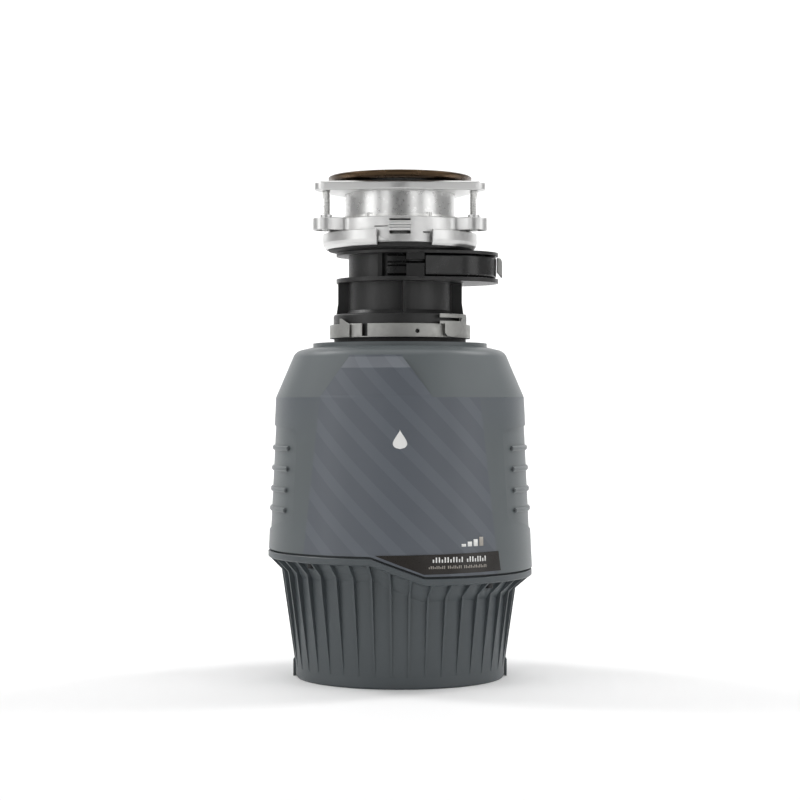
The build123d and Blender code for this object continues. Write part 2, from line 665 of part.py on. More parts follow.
with BuildPart() as throat_housing:
    turned([(50.3, 270.4), (53.1, 270.4), (53.1, 286.4), (52.6, 287.5), (51.5, 288), (43, 288),
            (COLUMN_R, 291), (COLUMN_R, 337), (THROAT_BORE_R, 337), (THROAT_BORE_R, 279), (50.3, 279)])
    add(throat_discs.part)
    for angle in (-86, 0, 90, 180):
        with BuildSketch(radial_plane(angle)) as fin:
            with BuildLine():
                Polyline((COLUMN_R - 1, 287), (51, 287), (50.2, 292), (49.5, 297), (49.5, 314),
                         (COLUMN_R - 1, 314), close=True)
            make_face()
        extrude(fin.sketch, amount=1.25, both=True)
    # front tabs above and below the sensor, and the wall of the recess beside them
    block((5, -48.8, 315), (19, -46.8, 326.3))
    block((5, -48.8, 329.3), (19, -46.8, 335.5))
    block((-17.5, -44.5, 315), (-14, -38.5, 335.5))
throat_housing.part.label = "throat_housing"
export_step(throat_housing.part, "parts/throat_housing.step")

# The sensor's two-decked front arm, behind the throat's front tabs.
with BuildPart() as sensor_arm:
    turned([(41.6, 317.2), (45.2, 317.2), (46.4, 318.6), (46.4, 324), (45.2, 325.4), (44, 325.4),
            (44, 326.8), (45.2, 326.8), (46.4, 328.2), (46.4, 332), (45.2, 333.4), (41.6, 333.4)])
    block((-9.8, -50, 315), (22, -30, 335), mode=Mode.INTERSECT)

with BuildPart() as sensor_housing:
    extrude(lobe_outline(316.7, inset=1.6), amount=17.3)
    fillet(sensor_housing.edges().filter_by(Plane.XY), 2.2)
    disc(COLUMN_R + 0.4, 310, 340, mode=Mode.SUBTRACT)
    block((-60, -60, 310), (20, 60, 340), mode=Mode.SUBTRACT)
    add(sensor_arm.part)
sensor_housing.part.label = "sensor_housing"
export_step(sensor_housing.part, "parts/sensor_housing.step")

with BuildPart() as sensor_latch:
    with BuildSketch(Plane.XZ.offset(-7)) as latch_side:
        with BuildLine():
            Polyline((77.6, 333.3), (80.2, 332.6), (81.4, 330), (81.4, 317.6), (77.6, 322.5), close=True)
        make_face()
    extrude(amount=14)
sensor_latch.part.label = "sensor_latch"
export_step(sensor_latch.part, "parts/sensor_latch.step")

# ---- sink mount ----
CUSHION_TOP_Z = 342.0
with BuildPart() as mount_cushion:
    turned([(38.3, 337.1), (50, 337.1), (56.6, 338.6), (57.4, 340), (57.4, 341.6), (57, CUSHION_TOP_Z),
            (38.3, CUSHION_TOP_Z)])
mount_cushion.part.label = "mount_cushion"
export_step(mount_cushion.part, "parts/mount_cushion.step")

SKIRT_R = 56.0
# Cam ramp on the skirt, which the lock ring climbs.
with BuildPart() as cam_ramp:
    tube(57.8, SKIRT_R - 1, 343, 348)
    front_prism([(-24.1, 343.4), (-8.8, 343.4), (-17.1, 347.3)], near=40, far=70)

with BuildPart() as upper_mounting_ring:
    with BuildSketch(Plane.XY.offset(352.9)) as ring_outline:
        Circle(SKIRT_R)
        with PolarLocations(EAR_RADIUS - 16, 3, start_angle=90):
            SlotCenterToCenter(32, 2 * EAR_R)
        corners = [v for v in ring_outline.vertices() if abs(v.X ** 2 + v.Y ** 2 - SKIRT_R ** 2) < 1]
        fillet(corners, 6)
    extrude(amount=RING_TOP_Z - 352.9)
    fillet(upper_mounting_ring.faces().sort_by(Axis.Z)[-1].edges(), 1)
    with BuildSketch(Plane.XY.offset(352)) as ring_hollow:
        Circle(SKIRT_R - 2)
        with PolarLocations(EAR_RADIUS - 16, 3, start_angle=90):
            SlotCenterToCenter(32, 2 * EAR_R - 4)
    extrude(amount=360.4 - 352, mode=Mode.SUBTRACT)
    disc(45.4, 350, 370, mode=Mode.SUBTRACT)
    tube(SKIRT_R, SKIRT_R - 2, 342.4, 361.2)
    disc(4.5, 361.3, 365, around(EAR_RADIUS, EAR_ANGLES))
    disc(SCREW_R + 0.1, 350, 366, around(EAR_RADIUS, EAR_ANGLES), mode=Mode.SUBTRACT)
    # front window with its rolled strap, and the small slits beside it
    block((-8.2, -60, 348.4), (8.2, -50, 360.4), mode=Mode.SUBTRACT)
    with BuildSketch(Plane.YZ.offset(-8.4)) as strap:
        with Locations((-54.6, 357.2)):
            Circle(1.9)
        with Locations((-54.2, 353)):
            Circle(2.5)
        with Locations((-53.6, 355)):
            Rectangle(1.4, 8)
    extrude(amount=16.8)
    block((-19.6, -60, 354.1), (-9.5, -50, 354.8), mode=Mode.SUBTRACT)
    block((17.9, -60, 349.4), (23.3, -48, 350.4), mode=Mode.SUBTRACT)
    add(cam_ramp.part)
upper_mounting_ring.part.label = "upper_mounting_ring"
export_step(upper_mounting_ring.part, "parts/upper_mounting_ring.step")

RING_GAP_LEFT, RING_GAP_RIGHT = 17.3, 24.7       # the ring is open at the front, by these angles
with BuildPart() as upper_lock_ring:
    turned([(58.3, 339.6), (59.4, 340.1), (60.8, 342), (61.5, 344.6), (61.5, 351.8), (61.1, 352.2),
            (59.3, 352.2), (59.3, 344), (58.3, 342)],
           plane=radial_plane(-90 + RING_GAP_RIGHT), arc=360 - RING_GAP_RIGHT - RING_GAP_LEFT)
upper_lock_ring.part.label = "upper_lock_ring"
export_step(upper_lock_ring.part, "parts/upper_lock_ring.step")

with BuildPart() as mounting_screws:
    disc(SCREW_R, 352.2, 385.6, around(EAR_RADIUS, EAR_ANGLES))
mounting_screws.part.label = "mounting_screws"
export_step(mounting_screws.part, "parts/mounting_screws.step")

with BuildPart() as snap_ring:
    tube(46.4, 44, 363.4, 365.4)
    block((-6, 30, 360), (6, 60, 368), mode=Mode.SUBTRACT)
    disc(1.7, 363.2, 366.4, around(46, (-90 - 33, -90 + 30)))
    disc(44, 360, 370, mode=Mode.SUBTRACT)
snap_ring.part.label = "snap_ring"
export_step(snap_ring.part, "parts/snap_ring.step")

with BuildPart() as backup_ring:
    with BuildSketch(Plane.XY.offset(PLATE_Z)):
        Circle(50.5)
        with Locations(*around(EAR_RADIUS, EAR_ANGLES)):
            Circle(PLATE_EAR_R)
        make_hull()
        Circle(SLEEVE_R + 0.3, mode=Mode.SUBTRACT)
    extrude(amount=PLATE_TOP_Z - PLATE_Z)
    fillet(backup_ring.faces().sort_by(Axis.Z)[-1].outer_wire().edges(), 2.2)
    fillet(backup_ring.faces().sort_by(Axis.Z)[0].outer_wire().edges(), 1.2)
    disc(SCREW_R + 0.2, PLATE_Z - 1, 386.2, around(EAR_RADIUS, EAR_ANGLES), mode=Mode.SUBTRACT)
backup_ring.part.label = "backup_ring"
export_step(backup_ring.part, "parts/backup_ring.step")

with BuildPart() as sink_gasket:
    low = PLATE_TOP_Z + 0.05
    turned([(SLEEVE_R + 0.4, low), (50, low), (50.6, 391.8), (SLEEVE_R + 0.6, 391.8)])
sink_gasket.part.label = "sink_gasket"
export_step(sink_gasket.part, "parts/sink_gasket.step")

SLEEVE_BORE = 42.0
with BuildPart() as sink_flange:
    with BuildSketch(Plane.XZ) as flange_section:
        with BuildLine():
            Polyline((SLEEVE_R, 343), (SLEEVE_R, 392.0), (50.8, 392.0))
            Spline((50.8, 392.0), (54.6, 393.2), (FLANGE_R, 396.2))
            Line((FLANGE_R, 396.2), (FLANGE_R, 397.2))
            ThreePointArc((FLANGE_R, 397.2), (56.4, RIM_Z - 0.3), (55, RIM_Z))
            Spline((55, RIM_Z), (50, 396.8), (46, 394.6), (SLEEVE_BORE, 388))
            Polyline((SLEEVE_BORE, 388), (SLEEVE_BORE, 343), (SLEEVE_R, 343))
        make_face()
    revolve(axis=Axis.Z)
sink_flange.part.label = "sink_flange"
export_step(sink_flange.part, "parts/sink_flange.step")

# ---- sink cover that starts the motor: cap, carrier tube, magnets, seal ----
COVER_R = 36.0
with BuildPart() as cover_body:
    tube(COVER_R, COVER_R - 2.4, 322, 386)
    tube(40, COVER_R - 6, 386, 389)
    with PolarLocations(COVER_R, 4, start_angle=45):
        with Locations((0, 0, 360)):
            Box(10, 30, 36, mode=Mode.SUBTRACT)
    for side in (-1, 1):
        low, high = sorted((side * (COVER_R - 4.6), side * (COVER_R - 1)))
        block((-6, low, 322), (6, high, 336))
        low, high = sorted((side * (COVER_R - 3.6), side * (COVER_R + 1)))
        block((-4.6, low, 324), (4.6, high, 334), mode=Mode.SUBTRACT)
cover_body.part.label = "cover_body"
export_step(cover_body.part, "parts/cover_body.step")

with BuildPart() as cover_magnets:
    for side in (-1, 1):
        low, high = sorted((side * (COVER_R - 3.5), side * (COVER_R - 0.6)))
        block((-4.5, low, 324.1), (4.5, high, 333.9))
cover_magnets.part.label = "cover_magnets"
export_step(cover_magnets.part, "parts/cover_magnets.step")

with BuildPart() as cover_seal:
    turned([(36.5, 382.3), (40.6, 382.3), (41.5, 383.9), (40.6, 385.6), (36.5, 385.6)])
cover_seal.part.label = "cover_seal"
export_step(cover_seal.part, "parts/cover_seal.step")

with BuildPart() as cover_cap:
    turned([(0, 389.1), (41, 389.1), (41.2, 390), (39, 391.6), (12, 391.6), (9, 394), (9.5, 397), (8, 398),
            (0, 398)])
cover_cap.part.label = "cover_cap"
export_step(cover_cap.part, "parts/cover_cap.step")
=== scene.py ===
import json
import math

import bmesh
import bpy
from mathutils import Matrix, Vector


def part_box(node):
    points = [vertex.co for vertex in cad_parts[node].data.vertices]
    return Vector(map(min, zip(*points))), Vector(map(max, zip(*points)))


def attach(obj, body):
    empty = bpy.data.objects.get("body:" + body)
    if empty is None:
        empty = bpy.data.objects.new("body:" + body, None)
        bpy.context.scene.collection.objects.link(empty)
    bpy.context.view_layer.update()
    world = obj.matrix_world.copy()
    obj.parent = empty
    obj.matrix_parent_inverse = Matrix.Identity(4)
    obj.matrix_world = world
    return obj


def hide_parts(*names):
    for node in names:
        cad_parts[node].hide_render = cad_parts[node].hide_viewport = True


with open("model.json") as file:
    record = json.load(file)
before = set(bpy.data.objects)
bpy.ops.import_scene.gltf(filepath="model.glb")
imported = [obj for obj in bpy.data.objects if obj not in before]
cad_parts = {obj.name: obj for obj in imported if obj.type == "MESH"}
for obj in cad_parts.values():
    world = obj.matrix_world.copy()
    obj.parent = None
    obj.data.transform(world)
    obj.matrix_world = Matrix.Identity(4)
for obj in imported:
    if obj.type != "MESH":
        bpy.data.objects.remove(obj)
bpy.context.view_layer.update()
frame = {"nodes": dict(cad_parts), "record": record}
MM = 0.001

# ---------------------------------------------------------------- camera, light, floor
CAMERA_DISTANCE, CAMERA_HEIGHT = 1.600, 0.220
WORLD_FRONT, WORLD_REST = 0.16, 0.42
SWEEP_START, SWEEP_RADIUS, SWEEP_STEPS, SWEEP_TOP = 2.0, 1.2, 8, 5
FLOOR_FRONT, FLOOR_HALF_WIDTH, FLOOR_GREY = -6, 8, 0.93


def add_camera():
    """Level camera, straight at the front."""
    data = bpy.data.cameras.new("camera")
    data.lens, data.sensor_width = 90, 36
    camera = bpy.data.objects.new("camera", data)
    camera.location = (0, -CAMERA_DISTANCE, CAMERA_HEIGHT)
    camera.rotation_euler = (math.radians(90), 0, 0)
    bpy.context.collection.objects.link(camera)
    bpy.context.scene.camera = camera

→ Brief
Extract the first line above and each line after it up to and including the one with "block((-9.8, -50, 315), (22, -30, 335), mode=Mode.INTERSECT)", please, exactly and with nothing else.

→ Solution for this exercise
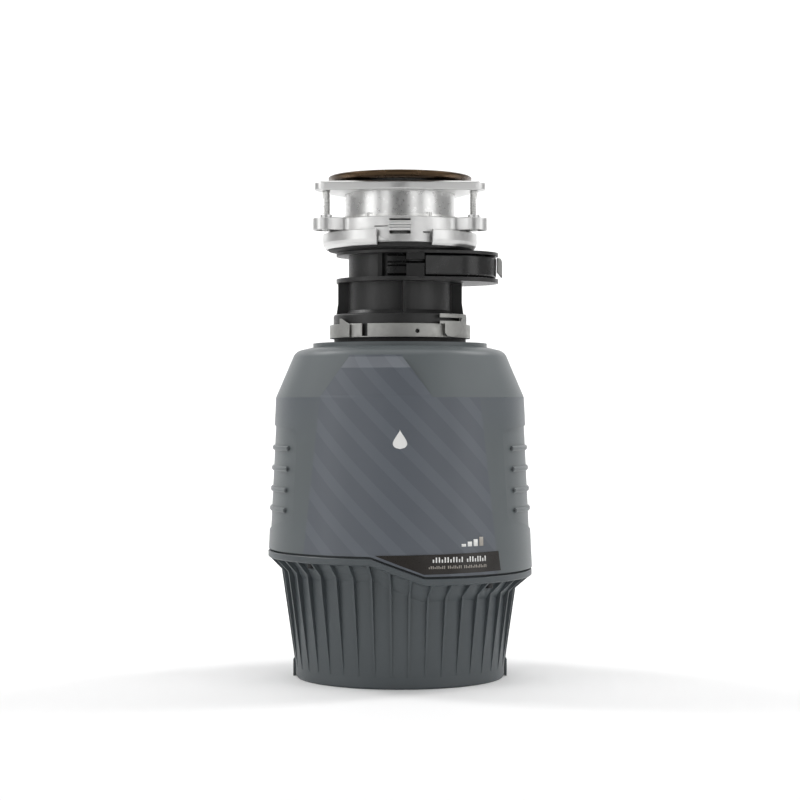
The build123d and Blender code for this object continues. Write part 2, from line 665 of part.py on. More parts follow.
with BuildPart() as throat_housing:
    turned([(50.3, 270.4), (53.1, 270.4), (53.1, 286.4), (52.6, 287.5), (51.5, 288), (43, 288),
            (COLUMN_R, 291), (COLUMN_R, 337), (THROAT_BORE_R, 337), (THROAT_BORE_R, 279), (50.3, 279)])
    add(throat_discs.part)
    for angle in (-86, 0, 90, 180):
        with BuildSketch(radial_plane(angle)) as fin:
            with BuildLine():
                Polyline((COLUMN_R - 1, 287), (51, 287), (50.2, 292), (49.5, 297), (49.5, 314),
                         (COLUMN_R - 1, 314), close=True)
            make_face()
        extrude(fin.sketch, amount=1.25, both=True)
    # front tabs above and below the sensor, and the wall of the recess beside them
    block((5, -48.8, 315), (19, -46.8, 326.3))
    block((5, -48.8, 329.3), (19, -46.8, 335.5))
    block((-17.5, -44.5, 315), (-14, -38.5, 335.5))
throat_housing.part.label = "throat_housing"
export_step(throat_housing.part, "parts/throat_housing.step")

# The sensor's two-decked front arm, behind the throat's front tabs.
with BuildPart() as sensor_arm:
    turned([(41.6, 317.2), (45.2, 317.2), (46.4, 318.6), (46.4, 324), (45.2, 325.4), (44, 325.4),
            (44, 326.8), (45.2, 326.8), (46.4, 328.2), (46.4, 332), (45.2, 333.4), (41.6, 333.4)])
    block((-9.8, -50, 315), (22, -30, 335), mode=Mode.INTERSECT)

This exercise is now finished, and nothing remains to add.